There has been a common thread circulating Twitter and Facebook that I have read consistently over the year that has put forward some key points: that the volunteer internships, the high levels of education, the indebtedness is not translating into rewarding or sustainable career paths for youth. This post highlights how the current economy continues to fail for our generation. This was made in response to generalizations made about how our generation expects too much. In reality, the barrier to entry or cost of building a career in relation to our ‘passion’ is very high, possibly too high. For example, it is said here that we might have very high levels of education, but this is insufficient to find a job in that respective field. This draws my attention to the opportunities and experiences I have had to build a career related to my passions and forces me to reflect on my privilege and what this will translate to for myself. The question I have distilled from this self-reflection is at what point do I as an individual demand more compensation for my efforts?
Volunteering and volunteer internships have likely always existed in development as non-profits and government, who are major actors in this field, have tended to have limited funding. Currently, this is also translating into private businesses that operate for profit, such as banks hiring marketing interns, which might make less sense. This is not to say that there is no money in development. On the contrary, development is a multi-billion dollar industry where many directors, project managers, researchers, and administrators get paid a market wage equivalent to that of the developed world.
To undergo this self-reflection, particularly now when I have decisions to make following graduation on where to go next, is critically important. In 2013, I was offered several volunteer positions, two of which were ‘prestigious’ positions within the United Nations. All of which I ultimately declined with the hope for something that compensated me alongside all the benefits of unpaid work, but that actually paid me enough to cover my living costs per month. At the beginning of the year I had adopted a new principle: I would no longer work for free (be the change you want to see right?). I decided this because I do believe I have given my fair share of free time – completed several unpaid internships, gaining the equivalent of a local person’s wage in a developing country and self-funding all education and training – but also because I do not want my privileges as an upper-middle class, white woman from the largest city in Canada and who holds dual passports to further distort the market that requires you to do all of this. I think this system is distorted not because volunteer work is not meaningful or useful for those without a set of skillsets or experience, but because it seems to be a requirement for those even with experience and skills to offer. I think something is wrong when a recent graduate who has volunteer experience and $35,000 worth of training is still expected to work for free or is paid less than minimum wage for the number of hours they work. Financial compensation is important, as it is a basic necessity of life. At what point is this industry exploiting or actually widening social and economic inequality? At what point are they working against the principles of equality and poverty reduction that they are striving for?

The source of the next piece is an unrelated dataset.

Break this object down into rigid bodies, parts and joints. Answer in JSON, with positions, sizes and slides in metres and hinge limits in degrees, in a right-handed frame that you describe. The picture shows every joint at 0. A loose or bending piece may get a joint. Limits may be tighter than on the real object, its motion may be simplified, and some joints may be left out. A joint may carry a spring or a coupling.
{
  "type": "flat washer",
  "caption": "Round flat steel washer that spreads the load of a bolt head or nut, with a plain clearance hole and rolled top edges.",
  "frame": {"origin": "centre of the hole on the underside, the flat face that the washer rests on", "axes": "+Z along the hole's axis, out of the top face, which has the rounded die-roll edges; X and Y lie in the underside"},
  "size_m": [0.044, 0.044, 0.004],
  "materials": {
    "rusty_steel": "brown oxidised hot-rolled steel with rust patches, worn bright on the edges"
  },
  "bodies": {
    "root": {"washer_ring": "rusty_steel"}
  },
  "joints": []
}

Reflecting on the work I was doing with Engineers Without Borders Canada (EWB) in Ghana, I do believe I got as much out of my experience as I put into it. Although I got paid the equivalent of a local person’s wage in Northern Ghana (and not Canada), the opportunity benefitted me in ways that were not predictable. Today I still feel like I am growing because of my experiences from working with EWB. Extrapolating further, I do believe that colleagues there are choosing to volunteer their time or take a salary that is below minimum wage for the hours they work because they feel compensated individually in other ways. EWB benefits because without these volunteers, it would not be able to function and do the good development work that it does. But I have to ask further: how are we contributing to the broken or distorted system? The system that under pays its entry-level staff? Perhaps, EWB is not the best example because it is a non-profit and the level of underpayment is consistent across the organization from the CEO to the field staff to the administrator, which is uncommon across many NGOs. Even so, what are the implications of this on ‘development’? I do not think it a coincidence that the majority of people working in non-profits are women and that this further reinforces the gendered income inequality. Nor do I think that the percentages of minority ethnicities are sufficiently represented, which affects the quality of the work. There are many reasons and the topic is complex, but before I digress…

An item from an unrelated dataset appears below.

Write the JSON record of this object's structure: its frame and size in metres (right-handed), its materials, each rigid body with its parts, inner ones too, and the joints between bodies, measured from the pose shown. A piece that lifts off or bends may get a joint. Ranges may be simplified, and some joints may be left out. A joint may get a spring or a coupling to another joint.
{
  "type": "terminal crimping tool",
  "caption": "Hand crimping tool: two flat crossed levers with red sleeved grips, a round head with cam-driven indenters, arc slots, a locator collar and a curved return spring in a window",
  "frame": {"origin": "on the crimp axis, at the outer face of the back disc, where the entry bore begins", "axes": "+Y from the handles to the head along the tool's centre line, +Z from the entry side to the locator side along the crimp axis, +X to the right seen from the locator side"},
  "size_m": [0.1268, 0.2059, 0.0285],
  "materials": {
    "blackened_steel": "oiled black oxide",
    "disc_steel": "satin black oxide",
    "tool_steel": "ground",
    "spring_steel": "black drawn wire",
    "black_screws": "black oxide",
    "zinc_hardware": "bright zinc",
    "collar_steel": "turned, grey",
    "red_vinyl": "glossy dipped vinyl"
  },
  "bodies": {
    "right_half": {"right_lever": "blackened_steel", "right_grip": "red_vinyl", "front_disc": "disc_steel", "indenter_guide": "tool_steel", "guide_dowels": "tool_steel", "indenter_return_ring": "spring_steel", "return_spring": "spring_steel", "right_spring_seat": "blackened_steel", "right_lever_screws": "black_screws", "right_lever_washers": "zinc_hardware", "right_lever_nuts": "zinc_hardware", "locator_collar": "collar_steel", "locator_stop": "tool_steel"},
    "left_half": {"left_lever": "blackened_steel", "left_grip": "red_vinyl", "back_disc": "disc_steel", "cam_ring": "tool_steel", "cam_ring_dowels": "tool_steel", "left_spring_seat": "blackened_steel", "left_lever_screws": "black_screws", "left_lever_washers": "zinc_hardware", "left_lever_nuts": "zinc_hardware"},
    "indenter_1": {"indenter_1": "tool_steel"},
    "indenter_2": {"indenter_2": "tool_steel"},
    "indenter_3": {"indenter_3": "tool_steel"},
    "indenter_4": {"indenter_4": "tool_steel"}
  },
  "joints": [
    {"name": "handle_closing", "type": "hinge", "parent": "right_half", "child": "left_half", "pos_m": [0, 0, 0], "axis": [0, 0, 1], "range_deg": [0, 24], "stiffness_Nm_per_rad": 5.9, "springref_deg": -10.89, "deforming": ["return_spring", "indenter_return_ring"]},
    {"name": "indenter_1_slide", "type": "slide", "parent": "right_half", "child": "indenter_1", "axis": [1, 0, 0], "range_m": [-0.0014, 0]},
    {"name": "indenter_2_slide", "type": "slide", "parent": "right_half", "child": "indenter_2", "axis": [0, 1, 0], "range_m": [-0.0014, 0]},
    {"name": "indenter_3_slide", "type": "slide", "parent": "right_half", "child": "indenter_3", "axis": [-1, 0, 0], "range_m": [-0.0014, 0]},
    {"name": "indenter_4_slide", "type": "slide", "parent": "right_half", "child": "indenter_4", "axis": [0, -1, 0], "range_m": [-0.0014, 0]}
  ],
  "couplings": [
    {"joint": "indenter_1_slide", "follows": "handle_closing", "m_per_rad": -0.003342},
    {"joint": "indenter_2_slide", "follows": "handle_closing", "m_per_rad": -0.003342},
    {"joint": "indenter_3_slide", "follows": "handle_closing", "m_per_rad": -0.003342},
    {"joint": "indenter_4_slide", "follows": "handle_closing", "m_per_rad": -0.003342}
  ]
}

Positively, it has worked out for me. I declined the ‘prestigious’ volunteer internship opportunities with the UN and it turned into a well-paid job doing the exact same work that was instead on my own terms. Moreover the paying job has been alongside a strong mentor who has worked to develop my self-confidence and self-worth. It has worked out for me so far because of my hard work, my strategic decisions, principles, partnerships and most of all – my privilege. My mentor has helped me to dream big and remember that I am worthy of being compensated. But I cannot help to think of those who also are, but are not so privileged.
I have been offered a different position as a consultant for a large development programme doing work similar to what I was doing in Ghana, only this time I will be receiving consultancy-level wages. Despite my arguments to the contrary, the programme leadership has reminded me of what I am worth by refusing to under pay me, literally saying “do not underestimate what this is worth – what you are worth”. I see this as a good opportunity to take the well thought out and tested approaches of EWB and scale its impact, while at the same time giving back to EWB so they can continue to do the good quality work they prefer to do in other areas.

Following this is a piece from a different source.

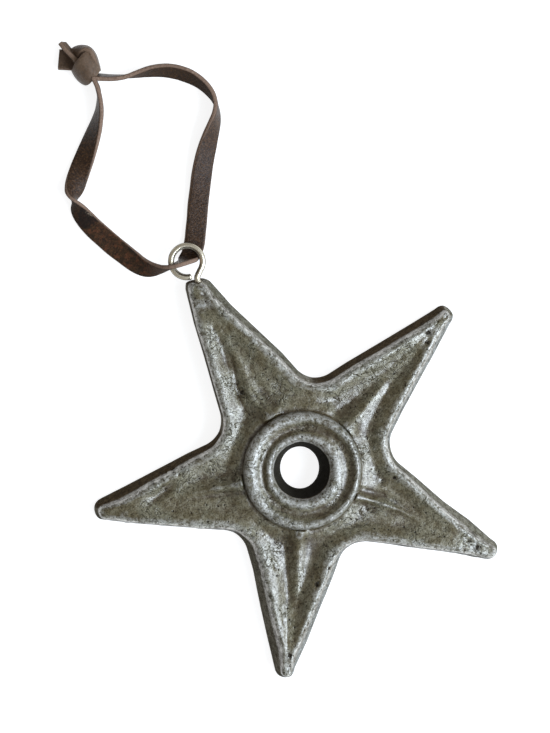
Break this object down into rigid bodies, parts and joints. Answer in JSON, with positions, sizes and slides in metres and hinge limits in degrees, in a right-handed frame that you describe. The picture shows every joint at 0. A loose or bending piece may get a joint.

The aim of this blog post is to humbly, share reflections with fellow recent graduates, colleagues and to those working in development. I may not be living the dream yet (of having a stable job that I get excited about) but I am extremely happy and satisfied. I want to provide you with the same advice that was given to me: you are worth it! Remember to have principles, set standards that are unique to you and your needs, and stick to them. Dream big, and work hard!